The same mechanism plays out differently in financial services
In banking, the distribution shift problem takes a different form but produces the same structural risk. A bank evaluating an AML transaction monitoring system or a credit underwriting model is comparing vendor benchmark scores generated on curated financial datasets: standard transaction structures, US federal regulatory frameworks, loan types common enough to appear in academic training corpora. A bank with significant cross-border volume or exposure to multiple regulatory regimes will encounter a production distribution that diverges from that benchmark in ways that only surface in deployment. By then, the contract is signed and the compliance team is asking questions.
A 2025 GAO report examining AI use across US financial regulators confirms that the OCC, CFPB, and FCA are all actively applying existing governance frameworks to AI systems in financial services. The expectation, increasingly, is that organizations can demonstrate that their AI systems perform as intended across the specific populations and contexts they're deployed in, not just against a general benchmark. A leaderboard score is not a compliance posture. For organizations where that bridge between benchmark and production reality doesn't yet exist, the gap is a regulatory finding waiting to happen.
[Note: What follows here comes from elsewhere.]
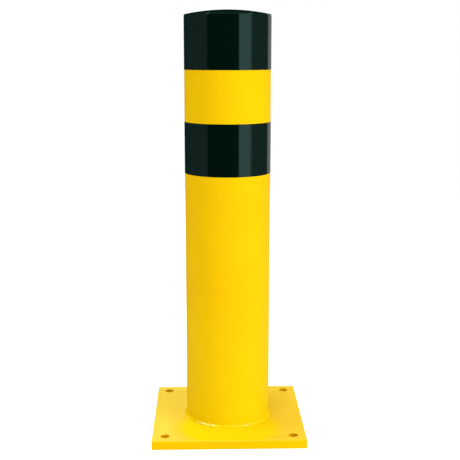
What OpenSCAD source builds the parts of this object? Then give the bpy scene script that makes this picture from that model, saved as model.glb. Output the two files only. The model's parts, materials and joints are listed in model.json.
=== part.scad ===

The benchmark half-life problem
The MD Anderson and Epic cases both involve a version of this problem that predates the current era of generative AI. The version in 2026 is faster and harder to track. Humanity's Last Exam, a benchmark specifically designed to be difficult for years, saw its top model scores rise from roughly 8% at launch in early 2025 to best models clearing 50% by April 2026, according to the Stanford AI Index 2026. Benchmarks that represent genuine cutting-edge capability today are being saturated within 12 to 18 months. Enterprise procurement cycles move more slowly. Organizations that bought on last quarter's benchmark may be running a model that has already been surpassed on the metric they selected it for, while the next generation of the benchmark has already moved on.
The Stanford AI Index 2026 notes explicitly that evaluation frameworks are being outpaced by the progress they were built to measure. In healthcare and financial services, where model behavior carries direct consequences for patient outcomes and regulatory compliance, that outpacing is not an abstract research concern. It is a governance gap.
What evaluation designed for your context actually requires
The organizations navigating this successfully are supplementing vendor benchmarks with evaluation designed around their actual operating context, tested on their patient population or transaction distribution, not a vendor's test set, and reviewed by clinical or domain practitioners who understand where failure is costly. That kind of evaluation is not something most AI vendors include in their standard offer, and it's not something most internal procurement teams are resourced to design themselves.
This work requires domain expertise that sits at the intersection of regulated industry knowledge and AI evaluation methodology, the ability to construct a test that reflects what actually happens when a model is wrong in a clinical setting, or wrong in a way a compliance team hasn't anticipated yet. That expertise is rarely inside the same organization buying the model.
The MD Anderson project is nearly a decade old. The lesson it offers, that the benchmark used to select a system should represent the problem the system will actually face, has not yet become standard practice in healthcare or banking AI procurement. In 2026, with the pace of model development and the scale of deployment both accelerating, the cost of that gap is higher than it has ever been. The organizations closing it are the ones working with partners who can evaluate what the benchmark never tested, before a deployment is the thing that does the testing.